What you are asked to do: Will you repeat only the lines beginning at the one that mentions "Keep writing the" and ending at the one that mentions "# ---------------- materials", both of them included, exactly?
══ Material provided
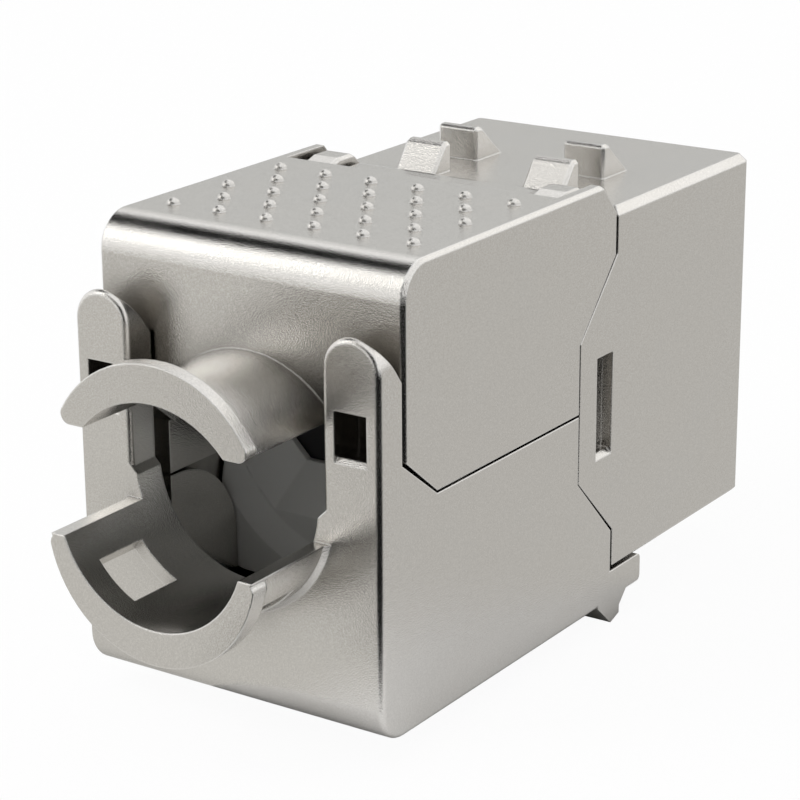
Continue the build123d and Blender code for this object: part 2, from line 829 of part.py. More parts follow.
════
══ Material provided
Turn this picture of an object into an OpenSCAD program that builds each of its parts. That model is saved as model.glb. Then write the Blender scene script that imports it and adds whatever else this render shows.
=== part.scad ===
════
══ Material provided
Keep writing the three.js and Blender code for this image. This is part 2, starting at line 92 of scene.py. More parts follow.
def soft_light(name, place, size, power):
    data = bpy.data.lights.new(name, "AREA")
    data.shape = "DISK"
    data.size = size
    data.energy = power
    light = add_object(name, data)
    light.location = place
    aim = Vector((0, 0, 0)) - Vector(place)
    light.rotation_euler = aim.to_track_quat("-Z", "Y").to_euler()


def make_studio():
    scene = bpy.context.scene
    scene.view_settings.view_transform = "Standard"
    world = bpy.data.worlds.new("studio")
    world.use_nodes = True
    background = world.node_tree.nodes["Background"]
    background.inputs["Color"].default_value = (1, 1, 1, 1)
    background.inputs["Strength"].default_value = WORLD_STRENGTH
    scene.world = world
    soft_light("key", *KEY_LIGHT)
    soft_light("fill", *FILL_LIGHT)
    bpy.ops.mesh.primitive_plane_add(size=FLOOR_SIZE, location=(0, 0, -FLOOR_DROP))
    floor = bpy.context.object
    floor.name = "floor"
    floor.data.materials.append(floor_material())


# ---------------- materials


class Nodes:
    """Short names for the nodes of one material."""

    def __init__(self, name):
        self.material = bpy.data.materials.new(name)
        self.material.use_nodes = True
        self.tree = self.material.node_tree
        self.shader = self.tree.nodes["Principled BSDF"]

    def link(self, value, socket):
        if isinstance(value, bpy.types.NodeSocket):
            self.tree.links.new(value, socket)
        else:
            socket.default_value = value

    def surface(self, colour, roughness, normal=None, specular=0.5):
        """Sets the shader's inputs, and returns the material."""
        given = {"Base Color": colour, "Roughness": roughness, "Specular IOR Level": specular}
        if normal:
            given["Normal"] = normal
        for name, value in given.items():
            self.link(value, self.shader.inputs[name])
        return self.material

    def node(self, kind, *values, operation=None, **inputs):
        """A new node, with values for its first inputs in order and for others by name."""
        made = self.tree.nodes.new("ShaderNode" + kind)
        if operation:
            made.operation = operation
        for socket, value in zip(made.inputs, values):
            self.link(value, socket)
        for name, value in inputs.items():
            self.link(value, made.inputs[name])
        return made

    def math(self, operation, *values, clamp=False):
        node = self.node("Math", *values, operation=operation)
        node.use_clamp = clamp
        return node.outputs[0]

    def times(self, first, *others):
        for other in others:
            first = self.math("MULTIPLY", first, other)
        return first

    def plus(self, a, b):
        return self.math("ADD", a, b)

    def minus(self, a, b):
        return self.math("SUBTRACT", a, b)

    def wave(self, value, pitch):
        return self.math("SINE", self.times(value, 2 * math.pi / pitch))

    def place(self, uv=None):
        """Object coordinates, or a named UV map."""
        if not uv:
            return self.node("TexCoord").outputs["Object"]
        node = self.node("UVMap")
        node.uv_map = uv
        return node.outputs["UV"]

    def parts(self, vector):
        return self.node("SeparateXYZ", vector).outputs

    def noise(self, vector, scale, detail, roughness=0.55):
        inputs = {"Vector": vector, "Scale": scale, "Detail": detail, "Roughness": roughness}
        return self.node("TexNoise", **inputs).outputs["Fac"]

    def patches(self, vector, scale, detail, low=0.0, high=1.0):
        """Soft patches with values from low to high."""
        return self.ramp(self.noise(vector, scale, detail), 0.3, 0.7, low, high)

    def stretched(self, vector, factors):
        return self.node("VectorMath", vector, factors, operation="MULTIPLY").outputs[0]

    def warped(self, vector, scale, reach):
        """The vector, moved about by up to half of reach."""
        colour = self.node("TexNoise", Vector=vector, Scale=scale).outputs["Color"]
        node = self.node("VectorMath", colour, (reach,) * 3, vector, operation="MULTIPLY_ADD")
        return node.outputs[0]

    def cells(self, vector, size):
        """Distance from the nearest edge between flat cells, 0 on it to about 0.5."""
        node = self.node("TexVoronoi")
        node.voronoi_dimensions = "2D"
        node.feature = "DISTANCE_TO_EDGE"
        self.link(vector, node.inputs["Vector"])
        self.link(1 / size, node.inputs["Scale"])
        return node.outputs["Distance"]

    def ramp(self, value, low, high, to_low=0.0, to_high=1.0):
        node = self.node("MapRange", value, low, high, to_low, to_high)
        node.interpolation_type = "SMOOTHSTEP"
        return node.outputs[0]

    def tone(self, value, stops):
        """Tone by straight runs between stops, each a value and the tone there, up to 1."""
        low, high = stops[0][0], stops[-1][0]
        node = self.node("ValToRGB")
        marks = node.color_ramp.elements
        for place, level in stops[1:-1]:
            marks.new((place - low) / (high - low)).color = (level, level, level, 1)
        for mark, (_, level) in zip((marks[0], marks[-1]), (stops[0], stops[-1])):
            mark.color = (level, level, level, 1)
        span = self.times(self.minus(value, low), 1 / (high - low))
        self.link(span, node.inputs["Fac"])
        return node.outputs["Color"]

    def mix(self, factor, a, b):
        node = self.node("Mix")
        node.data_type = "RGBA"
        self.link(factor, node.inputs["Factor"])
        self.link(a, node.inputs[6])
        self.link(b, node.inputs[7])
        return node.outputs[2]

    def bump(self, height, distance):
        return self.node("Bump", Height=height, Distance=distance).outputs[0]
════
Exercise solution:
Keep writing the three.js and Blender code for this image. This is part 2, starting at line 92 of scene.py. More parts follow.
def soft_light(name, place, size, power):
    data = bpy.data.lights.new(name, "AREA")
    data.shape = "DISK"
    data.size = size
    data.energy = power
    light = add_object(name, data)
    light.location = place
    aim = Vector((0, 0, 0)) - Vector(place)
    light.rotation_euler = aim.to_track_quat("-Z", "Y").to_euler()


def make_studio():
    scene = bpy.context.scene
    scene.view_settings.view_transform = "Standard"
    world = bpy.data.worlds.new("studio")
    world.use_nodes = True
    background = world.node_tree.nodes["Background"]
    background.inputs["Color"].default_value = (1, 1, 1, 1)
    background.inputs["Strength"].default_value = WORLD_STRENGTH
    scene.world = world
    soft_light("key", *KEY_LIGHT)
    soft_light("fill", *FILL_LIGHT)
    bpy.ops.mesh.primitive_plane_add(size=FLOOR_SIZE, location=(0, 0, -FLOOR_DROP))
    floor = bpy.context.object
    floor.name = "floor"
    floor.data.materials.append(floor_material())


# ---------------- materials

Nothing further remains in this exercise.